■ Written instruction: Write out only the span of lines that begins at the line with "tie_step = (bar_length" and ends at the line with "before = set(bpy.data.objects)". Keep both end lines, word for word.

---------- Source data ----------

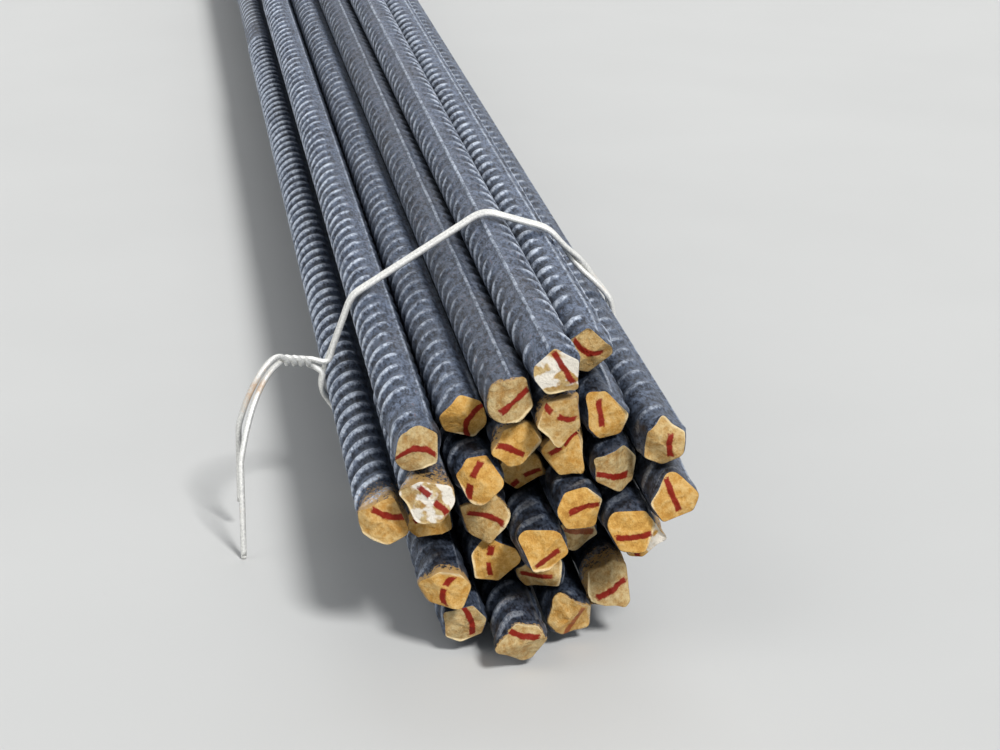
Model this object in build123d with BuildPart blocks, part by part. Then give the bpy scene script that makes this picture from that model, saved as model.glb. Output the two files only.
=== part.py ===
from build123d import *
import os
import random
from math import atan2, ceil, cos, degrees, hypot, pi, radians, sin, sqrt, tan

# Bundle of straight reinforcing bars, held by wire ties. Millimetres.
# The bars lie along Y with their painted ends at both ends of the bundle, Z is up,
# and the origin is on the floor under the middle of the bundle.

# Bars
bar_diameter = 12.0
bar_length = 6000.0
bar_count = 30
bar_gap = 0.3
rib_stand = 0.6

# Stagger of the ends: how far a bar lies forward or back of the bundle's middle
end_stagger = 13.0

# Sheared ends: the tilt of the cut, and the flats that the shear blades press
shear_tilt = 12.0
flat_count = 3
flat_depth = 1.9
flat_reach = 11.0
flat_wander = 25.0
least_share = 0.3

# Wire ties
wire_diameter = 1.6
wire_sides = 6
tie_count = 4
tie_inset = 96.0
least_turn = radians(3)
largest_turn = radians(38)
lap_gap = 0.6
lap_spread = 5.0
lap_partings = 3
lap_wander = 4.0

# Twisted knot of each tie, high on the left side of the bundle, in degrees round from the right
knot_side = 152.0
knot_wander = 12.0
knot_lift = 3.0
twist_length = 13.0
twist_turns = 2
twist_steps = 8
twist_radius = 1.05
twist_outward = 0.5
twist_forward = 0.5

# Loose tails of each tie
tail_length = 60.0
tail_steps = 9
tail_bend = 0.7
tail_droop = 3.0
tail_sway = 0.6
tail_curl = 0.8

# How far a bar wanders from its settled place at each end of the bundle
end_loosening = 0.8

# Settling of the bars in the tied section, in bar spacings
settle_rounds = 400
settle_squeeze = 0.022
settle_weight = 0.012
settle_seed = 4
first_reach = 0.75
first_jitter = 0.3
floor_level = 0.5

bar_spacing = bar_diameter + bar_gap
seat_height = wire_diameter + rib_stand


def spread_apart(places, rounds):
    """Push bars that press into each other apart, and up off the floor."""
    for _ in range(rounds):
        for first in range(len(places)):
            for second in range(first):
                across = places[first][0] - places[second][0]
                up = places[first][1] - places[second][1]
                distance = hypot(across, up)
                if distance < 1:
                    push = (1 - distance) / (2 * distance)
                    places[first][0] += across * push
                    places[first][1] += up * push
                    places[second][0] -= across * push
                    places[second][1] -= up * push
        for place in places:
            place[1] = max(place[1], floor_level)


def settled_places():
    """Places of the bars where a tie pulls them together: (across, up), highest first."""
    chance = random.Random(settle_seed)
    golden_angle = pi * (3 - sqrt(5))
    first_height = first_reach * sqrt(bar_count) + 1
    places = []
    for number in range(bar_count):
        reach = first_reach * sqrt(number + 0.5)
        turn = number * golden_angle
        across = reach * cos(turn) + chance.uniform(-first_jitter, first_jitter)
        up = reach * sin(turn) + chance.uniform(-first_jitter, first_jitter)
        places.append([across, first_height + up])
    for step in range(settle_rounds):
        fade = 1 - step / settle_rounds
        middle = [sum(place[way] for place in places) / bar_count for way in (0, 1)]
        for place in places:
            place[0] -= (place[0] - middle[0]) * settle_squeeze * fade
            place[1] -= ((place[1] - middle[1]) * settle_squeeze + settle_weight) * fade
        spread_apart(places, 2)
    spread_apart(places, settle_rounds)
    centre = (min(place[0] for place in places) + max(place[0] for place in places)) / 2
    centred = [[place[0] - centre, place[1]] for place in places]
    return sorted(centred, key=lambda place: -place[1])


def loosened_places(places, seed):
    """Places of the bars at a loose end of the bundle, in bar spacings."""
    chance = random.Random(seed)
    loosening = end_loosening / bar_spacing
    loose = []
    for across, up in places:
        freedom = min(1.0, up - floor_level)
        loose.append([
            across + chance.uniform(-loosening, loosening),
            up + chance.uniform(-loosening, loosening) * freedom,
        ])
    spread_apart(loose, settle_rounds)
    return loose


def axis_point(number, along):
    """Point on a bar's axis at a distance along Y, between its places at the two ends."""
    part = along / bar_length + 0.5
    front_across, front_up = front_section[number]
    back_across, back_up = back_section[number]
    across = front_across + (back_across - front_across) * part
    up = front_up + (back_up - front_up) * part
    height = seat_height + bar_diameter / 2 + (up - floor_level) * bar_spacing
    return Vector(across * bar_spacing, along, height)


def blade_plane(end_plane, turn, lean, depth):
    """Plane that a shear blade leaves: turned about the bar's axis, leaning, at a depth from it."""
    side = end_plane.x_dir * cos(radians(turn)) + end_plane.y_dir * sin(radians(turn))
    normal = end_plane.z_dir * cos(radians(lean)) + side * sin(radians(lean))
    return Plane(origin=end_plane.origin + side * depth, z_dir=normal)


def make_bar(number):
    """One straight round bar, sheared off at both ends with the flats that the blades press."""
    chance = random.Random(number + 1)
    shift = end_stagger * chance.uniform(-1, 1)
    front_end = axis_point(number, shift - bar_length / 2)
    back_end = axis_point(number, shift + bar_length / 2)
    back_plane = Plane(origin=back_end, z_dir=back_end - front_end)
    front_plane = Plane(origin=front_end, z_dir=front_end - back_end)
    spare = bar_diameter * tan(radians(shear_tilt))
    with BuildPart() as bar:
        with BuildSketch(back_plane.offset(spare)):
            Circle(bar_diameter / 2)
        extrude(amount=-bar_length - 2 * spare)
        for end_plane in (front_plane, back_plane):
            cut_side = chance.uniform(0, 360)
            tilt = shear_tilt * chance.uniform(least_share, 1)
            split(bisect_by=blade_plane(end_plane, cut_side, tilt, 0), keep=Keep.BOTTOM)
            first_side = chance.uniform(0, 360)
            for flat in range(flat_count):
                depth = flat_depth * chance.uniform(least_share, 1)
                wander = chance.uniform(-flat_wander, flat_wander)
                side = first_side + flat * 360 / flat_count + wander
                lean = degrees(atan2(flat_reach, depth))
                press = blade_plane(end_plane, side, lean, bar_diameter / 2 - depth)
                split(bisect_by=press, keep=Keep.BOTTOM)
    bar.part.label = f"bar_{number + 1:02d}"
    return bar.part


def outer_bars(centres):
    """Centres of the bars that a tight wire touches, in order around the bundle."""
    ordered = sorted((point.X, point.Z) for point in centres)
    outline = []
    for row in (ordered, ordered[::-1]):
        side = []
        for point in row:
            while len(side) > 1 and turn_between(side[-2], side[-1], point) < sin(least_turn):
                side.pop()
            side.append(point)
        outline += side[:-1]
    return outline


def turn_between(first, second, third):
    """Sine of the turn to the left at the second of three points."""
    along = (second[0] - first[0], second[1] - first[1])
    onward = (third[0] - second[0], third[1] - second[1])
    return (along[0] * onward[1] - along[1] * onward[0]) / (hypot(*along) * hypot(*onward))


def side_angle(start, stop):
    """Angle, round from the right, of the side that a wire going from start to stop lies on."""
    return atan2(stop[1] - start[1], stop[0] - start[0]) - pi / 2


def lap_points(centres, knot_angle):
    """Corner points of one lap of wire from the knot round to the knot: (angle, across, up)."""
    outline = outer_bars(centres)
    wrap_radius = bar_diameter / 2 + rib_stand + wire_diameter / 2
    points = []
    for number, corner in enumerate(outline):
        start = side_angle(outline[number - 1], corner)
        turn = (side_angle(corner, outline[(number + 1) % len(outline)]) - start) % (2 * pi)
        steps = max(1, ceil(turn / largest_turn))
        reach = wrap_radius / cos(turn / steps / 2)
        for step in range(steps):
            angle = start + turn * (step + 0.5) / steps
            past_knot = (angle - knot_angle) % (2 * pi)
            across = corner[0] + reach * cos(angle)
            up = corner[1] + reach * sin(angle)
            points.append((past_knot, across, up))
    return sorted(points)


def tail_points(strand, lean, sway, length):
    """A loose wire tail: it springs from the end of the twist, bends over and hangs down."""
    heading = (strand[-1] - strand[-2]).normalized()
    point = strand[-1]
    points = []
    for step in range(tail_steps):
        part = (step + 1) / tail_steps
        sideways = sway * cos(part * 2 * pi * tail_curl)
        pull = lean * (1 - part) + Vector(0, sideways, -tail_droop * part)
        heading = (heading + pull.normalized() * tail_bend).normalized()
        point = point + heading * (2 * length * part / (tail_steps + 1))
        points.append(point)
    return points


def make_tie(number, along):
    """One wire, wound twice round the bundle, its ends twisted together and left loose."""
    centres = [axis_point(bar, along) for bar in range(bar_count)]
    chance = random.Random(number + 101)
    knot_angle = radians(knot_side + chance.uniform(-knot_wander, knot_wander))
    lap_pitch = wire_diameter + lap_gap
    lap = lap_points(centres, knot_angle)
    laps = []
    for turn in (0, 1):
        for past_knot, across, up in lap:
            away = sin(past_knot / 2) ** 2
            spread = lap_spread * away * sin(past_knot * lap_partings / 2) ** 2
            place = (turn + past_knot / (2 * pi) - 1) * lap_pitch + (turn - 0.5) * spread
            wander = lap_wander * away * sin(past_knot)
            laps.append(Vector(across, along + place + wander, up))
    outward = Vector(cos(knot_angle), 0, sin(knot_angle))
    round_way = Vector(-sin(knot_angle), 0, cos(knot_angle))
    knot_foot = (laps[0] + laps[-1]) / 2
    knot_foot = Vector(knot_foot.X, along, knot_foot.Z) + outward * (knot_lift + wire_diameter)
    lean = (outward * twist_outward + Vector(0, -twist_forward, 0)).normalized()
    front_way = lean.cross(round_way)
    strands = []
    for side in (1, -1):
        strand = []
        for step in range(twist_turns * twist_steps + 1):
            turn = 2 * pi * step / twist_steps
            offset = (round_way * cos(turn) + front_way * sin(turn)) * twist_radius * side
            reach = twist_length * step / (twist_turns * twist_steps)
            strand.append(knot_foot + lean * reach + offset)
        sway = side * tail_sway * chance.uniform(0.5, 1.5)
        length = tail_length * chance.uniform(0.6, 1)
        strand += tail_points(strand, lean, sway, length)
        strands.append(strand)
    route = strands[0][::-1] + laps + strands[1]
    with BuildPart() as tie:
        with BuildLine():
            Polyline(*route)
        with BuildSketch(Plane(origin=route[0], z_dir=route[1] - route[0])):
            RegularPolygon(wire_diameter / 2, wire_sides)
        sweep(transition=Transition.RIGHT)
    tie.part.label = f"tie_wire_{number + 1}"
    return tie.part


os.makedirs("parts", exist_ok=True)
settled_section = settled_places()
front_section = loosened_places(settled_section, settle_seed + 1)
back_section = loosened_places(settled_section, settle_seed + 2)

for number in range(bar_count):
    bar = make_bar(number)
    export_step(bar, f"parts/{bar.label}.step")

tie_step = (bar_length - 2 * tie_inset) / (tie_count - 1)
for number in range(tie_count):
    tie = make_tie(number, tie_inset - bar_length / 2 + number * tie_step)
    export_step(tie, f"parts/{tie.label}.step")
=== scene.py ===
# %% [markdown]
# A tied bundle of reinforcing bars
#
# This lesson dresses a finished model of thirty steel bars and four wire ties. The model
# gives the size and place of every piece. Blender adds the ribs that the mill rolled into
# the bars, the torn and painted ends, the round wire, and the finish of each surface.

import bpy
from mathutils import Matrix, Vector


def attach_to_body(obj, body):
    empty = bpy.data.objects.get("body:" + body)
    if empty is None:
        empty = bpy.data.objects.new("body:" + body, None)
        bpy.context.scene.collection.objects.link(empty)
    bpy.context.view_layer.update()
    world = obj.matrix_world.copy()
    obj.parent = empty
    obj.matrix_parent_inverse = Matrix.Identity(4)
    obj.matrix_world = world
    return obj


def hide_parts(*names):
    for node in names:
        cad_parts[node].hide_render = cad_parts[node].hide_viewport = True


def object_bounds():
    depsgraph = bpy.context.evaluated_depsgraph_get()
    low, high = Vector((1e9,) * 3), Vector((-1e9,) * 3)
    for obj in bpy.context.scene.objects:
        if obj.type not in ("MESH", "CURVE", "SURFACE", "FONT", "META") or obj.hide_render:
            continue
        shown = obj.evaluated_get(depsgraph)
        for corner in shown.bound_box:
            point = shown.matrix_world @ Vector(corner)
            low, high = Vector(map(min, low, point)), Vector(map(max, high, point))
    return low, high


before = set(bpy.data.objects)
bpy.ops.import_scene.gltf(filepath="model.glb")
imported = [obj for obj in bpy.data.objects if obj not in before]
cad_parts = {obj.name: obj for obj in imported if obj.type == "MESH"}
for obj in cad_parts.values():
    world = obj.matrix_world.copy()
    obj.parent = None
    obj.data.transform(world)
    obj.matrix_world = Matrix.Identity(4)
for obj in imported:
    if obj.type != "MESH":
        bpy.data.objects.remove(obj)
model_low, model_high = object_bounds()
print("model box in metres:", tuple(model_low), tuple(model_high))

# %% The rest of the tools, and the unit that shapes are worked out in
import random
from math import atan2, ceil, cos, degrees, dist, exp, hypot, pi, radians, sin, tanh

import bpy
import numpy as np
from mathutils import Quaternion, Vector

MM = 0.001
FULL_TURN = 2 * pi
BOX_MARGIN = 0.02

bar_names = sorted(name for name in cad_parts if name.startswith("bar_"))
tie_names = sorted(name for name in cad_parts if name.startswith("tie_wire_"))
box_low = np.array(model_low) / MM + BOX_MARGIN
box_high = np.array(model_high) / MM - BOX_MARGIN
print(len(bar_names), "bars and", len(tie_names), "ties")

# %% [markdown]
# The camera
#
# The photograph looks almost along the bars, from a little above them and to their left. The
# camera's direction and distance fix which sides of the bars show and how fast they shrink,
# so they come from the photograph. The lens only sets how much they fill the picture.

# %% Two helpers: a direction, and a new object in the scene
def direction(turn, rise):
    """A way to look, in degrees: turned from the front round to the right, and raised."""
    turn, rise = radians(turn), radians(rise)
    return Vector((sin(turn) * cos(rise), -cos(turn) * cos(rise), sin(rise)))


def add_object(name, data):
    """A new object in the scene."""
    made = bpy.data.objects.new(name, data)
    bpy.context.scene.collection.objects.link(made)
    return made


# %% Put the camera where the photograph was taken from
VIEW_TURN = -9.5
VIEW_RISE = 22.5
VIEW_ROLL = radians(1)
VIEW_DISTANCE = 0.55
VIEW_AIM = Vector((-0.004, 0.0, 0.025))
FRONT_MIDDLE = Vector((0, model_low.y + 0.03, 0.04))
LENS_MM = 82
NEAREST_SEEN = 0.02

camera = add_object("camera", bpy.data.cameras.new("camera"))
camera.location = FRONT_MIDDLE + direction(VIEW_TURN, VIEW_RISE) * VIEW_DISTANCE
towards = FRONT_MIDDLE + VIEW_AIM - camera.location
camera.rotation_mode = "QUATERNION"
camera.rotation_quaternion = towards.to_track_quat("-Z", "Y") @ Quaternion((0, 0, 1), VIEW_ROLL)
camera.data.lens = LENS_MM
camera.data.clip_start = NEAREST_SEEN
bpy.context.scene.camera = camera
print("camera stands at", tuple(round(value, 3) for value in camera.location))

# %% [markdown]
# Reading the bars of the model
#
# Each bar of the model is straight and round, with a sheared end at the front and at the
# back. The ribbed bar that takes its place has to lie on the same axis and stop at the same
# cuts. The model's mesh tells all of that: the axis from the extents of its two ends, the
# cut from the faces that look along the bar, and the flats that the shear pressed from the
# faces that lean out a little.

# %% Read a model mesh as arrays, in millimetres
LEAST_CROSS = 1e-9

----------

■ Problem solution:
tie_step = (bar_length - 2 * tie_inset) / (tie_count - 1)
for number in range(tie_count):
    tie = make_tie(number, tie_inset - bar_length / 2 + number * tie_step)
    export_step(tie, f"parts/{tie.label}.step")
=== scene.py ===
# %% [markdown]
# A tied bundle of reinforcing bars
#
# This lesson dresses a finished model of thirty steel bars and four wire ties. The model
# gives the size and place of every piece. Blender adds the ribs that the mill rolled into
# the bars, the torn and painted ends, the round wire, and the finish of each surface.

import bpy
from mathutils import Matrix, Vector


def attach_to_body(obj, body):
    empty = bpy.data.objects.get("body:" + body)
    if empty is None:
        empty = bpy.data.objects.new("body:" + body, None)
        bpy.context.scene.collection.objects.link(empty)
    bpy.context.view_layer.update()
    world = obj.matrix_world.copy()
    obj.parent = empty
    obj.matrix_parent_inverse = Matrix.Identity(4)
    obj.matrix_world = world
    return obj


def hide_parts(*names):
    for node in names:
        cad_parts[node].hide_render = cad_parts[node].hide_viewport = True


def object_bounds():
    depsgraph = bpy.context.evaluated_depsgraph_get()
    low, high = Vector((1e9,) * 3), Vector((-1e9,) * 3)
    for obj in bpy.context.scene.objects:
        if obj.type not in ("MESH", "CURVE", "SURFACE", "FONT", "META") or obj.hide_render:
            continue
        shown = obj.evaluated_get(depsgraph)
        for corner in shown.bound_box:
            point = shown.matrix_world @ Vector(corner)
            low, high = Vector(map(min, low, point)), Vector(map(max, high, point))
    return low, high


before = set(bpy.data.objects)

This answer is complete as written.